Volcker’s policy success

Source: The Privateer

When the US Fed under Paul Volcker stopped “targeting interest rates” in late 1979, they stopped trying to hold US interest rates below levels set by the markets. The result, of course, was that US interest rates SOARED. They soared because there was now no impediment which prevented them from reflecting both the risk of a depreciating currency and the risk of the debtor reneging in part or in whole on the debt. Until late in 1980, these risks were also reflected in the $US “price” of Gold which soared to $US 850 in January of that year and had a secondary rally to $US 720 in September. But while all this was happening, the US Dollar had stopped falling in the international currency markets simply because high US interest rates were compensating US Dollar and $US-denominated debt paper holders for their risk.

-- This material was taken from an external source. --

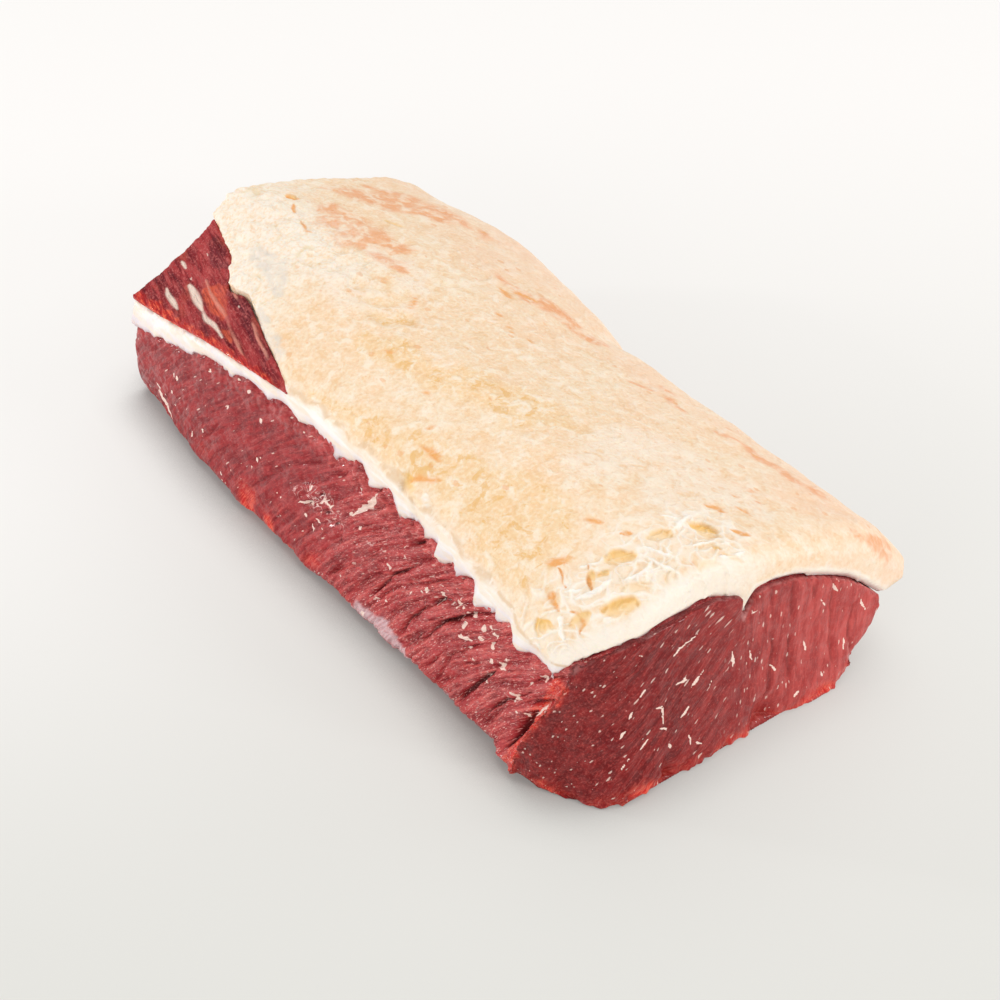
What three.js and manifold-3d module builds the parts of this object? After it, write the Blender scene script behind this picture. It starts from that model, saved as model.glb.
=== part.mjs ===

At the time when this was happening, US Treasury funded debts were hovering just below the $US 1 TRILLION level. Interest payments could still be met, albeit with some difficulty. But as these high interest rates persisted, the global attitude towards the US Dollar changed profoundly. All of a sudden, it was possible to earn a very good rate of return on US Dollar investments. Even better, US Treasury debt paper was selling at rock bottom prices on the secondary markets and had been falling for a decade. With the Dollar now stabilised and indeed starting to go up on the currency markets, everyone knew that US rates would start heading down at some point and when they did, the prices of Treasury paper on the secondary markets would soar. The world was enticed back into US paper with a rush, starting in 1982.

On the surface, this looks like the “classic” means by which a chronic balance of payments deficit is resolved. But it was not. There was still no “final means of payment”. The entire financial world still relied totally on the “full faith and credit” of the US Government.

Of course, ending interest rate targeting allowed for the explosion of bond markets in the US; which came back to bite us later.